I like the rule of you made/participated in making the mess, you get to help clean it.
I'd like to be able to afford a house elf.

Date: 2007-11-29 02:11 am (UTC)
From: [identity profile] dizzyblonde30.livejournal.com
I love that "Grandma clean" I don't think my place has ever been that lol. This just reminded me of my other grandma, Dad's mom , who was also a neat nick. Everytime she'd come over Mom would hide the dirty dishes so she wouldn't fuss with them! I remember as a child running frantically around helping mom stuff dishes in the oven LOL

Date: 2007-11-29 04:53 pm (UTC)
From: [identity profile] theiadora.livejournal.com
In College my grandmother came to my apartment for a suprise visit. Due to not knowing she was coming I had a 2 hour time frame I couldn't be there with her.
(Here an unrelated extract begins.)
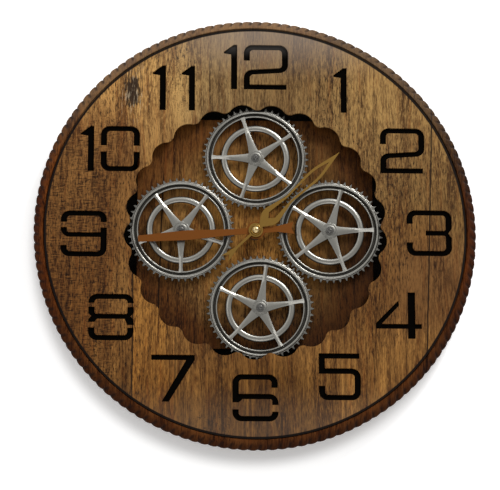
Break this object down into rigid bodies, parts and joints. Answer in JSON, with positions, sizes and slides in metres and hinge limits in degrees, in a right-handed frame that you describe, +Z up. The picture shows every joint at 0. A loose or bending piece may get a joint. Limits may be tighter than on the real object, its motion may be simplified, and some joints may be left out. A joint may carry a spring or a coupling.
{
  "type": "wooden gear clock",
  "caption": "Round wooden wall clock with stencil-cut numerals and a scalloped window over meshed metal spoked gears, with hour and minute hands.",
  "frame": {"origin": "on the axis of the hands, in the plane of the rear face that rests on the wall", "axes": "+Z up when hung, +X to the viewer's right, +Y into the wall, so the dial faces -Y"},
  "size_m": [0.6, 0.0516, 0.6],
  "materials": {
    "rim_wood": "printed brown wood grain, satin",
    "face_wood": "printed plank grain, golden to reddish brown, satin",
    "panel_wood": "printed plank grain, darker, satin",
    "band_wood": "dark stained, matt",
    "block_wood": "raw softwood",
    "board_wood": "fibreboard, stained black",
    "black_card": "black, matt",
    "black_plastic": "black, fine grain",
    "white_plastic": "white, moulded",
    "gear_metal": "cast, pewter tone, polished high parts",
    "hour_bronze": "bronze brown, brushed",
    "hand_gold": "polished gold tone",
    "brass": "turned",
    "steel": "zinc plated",
    "dark_steel": "black zinc",
    "rubber": "black",
    "copper_wire": "lacquered copper winding",
    "circuit": "green lacquered board",
    "cell": "plain blue wrapped cell"
  },
  "bodies": {
    "clock_case": {"outer_rim": "rim_wood", "side_band": "band_wood", "face_panel": "face_wood", "numeral_backing": "black_card", "front_blocks": "block_wood", "inset_panel": "panel_wood", "rear_blocks": "block_wood", "back_board": "board_wood", "back_screws": "dark_steel", "service_cover": "black_plastic", "cover_screws": "dark_steel", "hanger_plate": "steel", "hanger_rivets": "steel", "gear_axles": "steel", "axle_nuts": "steel", "gear_washers": "steel", "gear_screws": "steel", "movement_case": "black_plastic", "movement_plate": "black_plastic", "movement_bushing": "brass", "bushing_washer": "rubber", "bushing_nut": "brass", "movement_pivots": "steel", "coil": "copper_wire", "stator": "steel", "circuit_board": "circuit", "movement_battery": "cell", "movement_contacts": "steel", "drive_case": "black_plastic", "drive_plate": "black_plastic", "drive_bushing": "brass", "drive_nut": "brass", "drive_pivot": "steel", "drive_motor": "steel", "drive_battery": "cell", "drive_contacts": "steel"},
    "bottom_gear_shaft": {"bottom_gear": "gear_metal", "output_wheel": "brass", "bottom_gear_washer": "steel", "bottom_gear_screw": "steel"},
    "right_gear_wheel": {"right_gear": "gear_metal"},
    "top_gear_wheel": {"top_gear": "gear_metal"},
    "left_gear_wheel": {"left_gear": "gear_metal"},
    "minute_arbor": {"minute_shaft": "steel", "minute_hand": "hand_gold", "hand_collar": "hand_gold", "cap_nut": "brass"},
    "hour_pipe": {"hour_wheel": "white_plastic", "hour_hand": "hour_bronze"},
    "minute_work": {"minute_work_wheel": "white_plastic"},
    "setter": {"setting_knob": "black_plastic"},
    "third": {"third_wheel": "white_plastic"},
    "centre": {"centre_wheel": "brass"},
    "seconds": {"seconds_wheel": "white_plastic"},
    "intermediate": {"intermediate_wheel": "white_plastic"},
    "step_rotor": {"rotor": "white_plastic"},
    "reduction": {"reduction_wheel": "white_plastic"},
    "motor_armature": {"drive_rotor": "brass"},
    "switch_slider": {"drive_switch": "white_plastic"}
  },
  "joints": [
    {"name": "bottom_gear_turn", "type": "hinge", "parent": "clock_case", "child": "bottom_gear_shaft", "pos_m": [0.0064, -0.0362, -0.10547], "axis": [0, 1, 0], "continuous": true},
    {"name": "right_gear_turn", "type": "hinge", "parent": "clock_case", "child": "right_gear_wheel", "pos_m": [0.10073, -0.0362, 0.002], "axis": [0, 1, 0], "continuous": true},
    {"name": "top_gear_turn", "type": "hinge", "parent": "clock_case", "child": "top_gear_wheel", "pos_m": [0, -0.0362, 0.1035], "axis": [0, 1, 0], "continuous": true},
    {"name": "left_gear_turn", "type": "hinge", "parent": "clock_case", "child": "left_gear_wheel", "pos_m": [-0.10073, -0.0362, 0.002], "axis": [0, 1, 0], "continuous": true},
    {"name": "reduction_turn", "type": "hinge", "parent": "clock_case", "child": "reduction", "pos_m": [-0.00209, -0.016, -0.09699], "axis": [0, 1, 0], "continuous": true},
    {"name": "motor_turn", "type": "hinge", "parent": "clock_case", "child": "motor_armature", "pos_m": [0.00657, -0.012, -0.09199], "axis": [0, 1, 0], "continuous": true},
    {"name": "minute_hand_turn", "type": "hinge", "parent": "clock_case", "child": "minute_arbor", "pos_m": [0, -0.0471, 0], "axis": [0, 1, 0], "continuous": true},
    {"name": "hour_hand_turn", "type": "hinge", "parent": "clock_case", "child": "hour_pipe", "pos_m": [0, -0.0442, 0], "axis": [0, 1, 0], "continuous": true},
    {"name": "minute_work_turn", "type": "hinge", "parent": "clock_case", "child": "minute_work", "pos_m": [-0.00849, -0.017, 0.00849], "axis": [0, 1, 0], "continuous": true},
    {"name": "setting_knob_turn", "type": "hinge", "parent": "clock_case", "child": "setter", "pos_m": [-0.01976, -0.01, 0.00438], "axis": [0, 1, 0], "continuous": true},
    {"name": "seconds_wheel_turn", "type": "hinge", "parent": "clock_case", "child": "seconds", "pos_m": [0, -0.009, 0], "axis": [0, 1, 0], "continuous": true},
    {"name": "centre_wheel_turn", "type": "hinge", "parent": "clock_case", "child": "centre", "pos_m": [0, -0.0128, 0], "axis": [0, 1, 0], "continuous": true},
    {"name": "third_wheel_turn", "type": "hinge", "parent": "clock_case", "child": "third", "pos_m": [0.009, -0.012, 0], "axis": [0, 1, 0], "continuous": true},
    {"name": "intermediate_wheel_turn", "type": "hinge", "parent": "clock_case", "child": "intermediate", "pos_m": [0.00438, -0.0096, 0.00758], "axis": [0, 1, 0], "continuous": true},
    {"name": "step_rotor_turn", "type": "hinge", "parent": "clock_case", "child": "step_rotor", "pos_m": [0.00813, -0.012, 0.01407], "axis": [0, 1, 0], "continuous": true},
    {"name": "switch_slide", "type": "slide", "parent": "clock_case", "child": "switch_slider", "axis": [1, 0, 0], "range_m": [-0.002, 0.002]}
  ],
  "couplings": [
    {"joint": "right_gear_turn", "follows": "bottom_gear_turn", "ratio": -1},
    {"joint": "top_gear_turn", "follows": "bottom_gear_turn", "ratio": 1},
    {"joint": "left_gear_turn", "follows": "bottom_gear_turn", "ratio": -1},
    {"joint": "reduction_turn", "follows": "bottom_gear_turn", "ratio": -4},
    {"joint": "motor_turn", "follows": "bottom_gear_turn", "ratio": 16},
    {"joint": "hour_hand_turn", "follows": "minute_hand_turn", "ratio": 0.083333},
    {"joint": "minute_work_turn", "follows": "minute_hand_turn", "ratio": -0.33333},
    {"joint": "setting_knob_turn", "follows": "minute_hand_turn", "ratio": 1},
    {"joint": "centre_wheel_turn", "follows": "seconds_wheel_turn", "ratio": 0.016667},
    {"joint": "third_wheel_turn", "follows": "seconds_wheel_turn", "ratio": -0.13333},
    {"joint": "intermediate_wheel_turn", "follows": "seconds_wheel_turn", "ratio": -6},
    {"joint": "step_rotor_turn", "follows": "seconds_wheel_turn", "ratio": 30}
  ]
}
She cleaned my apartment while I was gone (Which was very sweet of her).BUT, It took me 2 weeks to find where she put everything away in my kitchen.
My roommates were amused that she'd cleaned up until they realised she'd rearranged their stuff too in the Kitchen. She hadn't realised that the reason there were 3 places the same type of dishes were stored was the cupboards were seperated by who owned the dishes in them. Thankfully she didn't rearrange the food cupboards.

Date: 2007-11-30 12:17 am (UTC)
From: [identity profile] dizzyblonde30.livejournal.com
now that is priceless :) lol

Date: 2007-11-29 04:57 am (UTC)
From: [identity profile] dame-cordelia.livejournal.com
My perfectionist mom didn't have to go out to work so she had the time to do the housekeeping and cooking and gardening. One of my best memories of growing up was that she would read to us at bedtime.

My housekeeping has never, ever come up to her standards, nor do I expect it to as long as I work full time. I know clean, but like most SCAers I have more things to do than just keep house.

D, you do a great job of being a wife and mother, and you understand that taking care of yourself is important. Keep reading to your kids and don't sweat over a little dust.